J’ai toujours été passionnée par les chiens ! Lorsque j’ai enfin eu l’autorisation d’avoir « mon » propre chien, j’ai craqué pour Fitch, petit Border Collie issu d’un élevage familial. Malheureusement pour nous deux, j’ai voulu bien faire en fonction de ce que je pensais connaître des chiens, mais n’ai pas toujours été très adéquate… Bien sûr, je ne l’ai jamais malmené « volontairement ». Mais je pensais qu’il fallait qu’il supporte toutes manipulations sans rien dire, qu’il accepte de se laisser tirer la queue, les oreilles, etc, au cas où un enfant viendrait à le faire, pour éviter l’accident. Lorsqu’il grognait je le réprimandais, il a donc désappris à le faire. Et bien sûr, il devait obéir au doigt et à l’oeil. Bref, autant de choses qui ont quelque peu abîmé la confiance qu’il avait en moi, et notre relation. Et comme Fitch est un chien extrêmement gentil et conciliant, il n’a jamais manifesté qu’il pouvait ne pas être d’accord avec ce que je lui imposais, il a subit en silence.

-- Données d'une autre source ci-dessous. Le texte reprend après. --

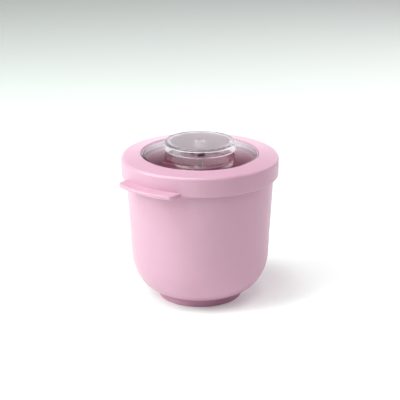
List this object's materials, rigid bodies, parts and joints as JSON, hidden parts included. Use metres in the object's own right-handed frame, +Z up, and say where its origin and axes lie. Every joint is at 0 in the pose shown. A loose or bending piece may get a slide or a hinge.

Ensuite, maman a accueilli Farouk, chiot berger allemand. Elle aussi a voulu bien faire, on l’a emmené au club pour le socialiser. Et lorsqu’en grandissant Farouk s’est mis à être très « exubérant », Les gens ont commencé à avoir peur de lui, car il hurlait dès qu’il voyait un autre chien… Maman a donc cessé d’y aller, puisque personne ne l’aidait, qu’elle était juste jugée incompétente, et que le comportement du chien empirait. Bien sûr, le cercle vicieux était enclenché, le chien n’a pas évolué dans son comportement, et les gens que l’on pouvait croiser en extérieur réagissait tous comme les gens du club. On a donc cherché de l’aide, en consultant divers « spécialistes ». On a eu droit à « Ce chien est dangereux, il a grogné sur votre fils, il faut le faire euthanasier ! ». A suivi bien sûr le « Il est dominant, il faut lui faire comprendre que c’est vous le chef ». Enfin, maman a voulu consulter un comportementaliste renommé par internet, qui, sur base d’une simple description écrite du chien de 2 pages, s’est permis d’émettre un jugement catégorique : selon lui, Farouk était « agressif » et « dangereux », et devait absolument être traité avec des psychotropes. Autant dire que ce monsieur a perdu tout crédit à mes yeux.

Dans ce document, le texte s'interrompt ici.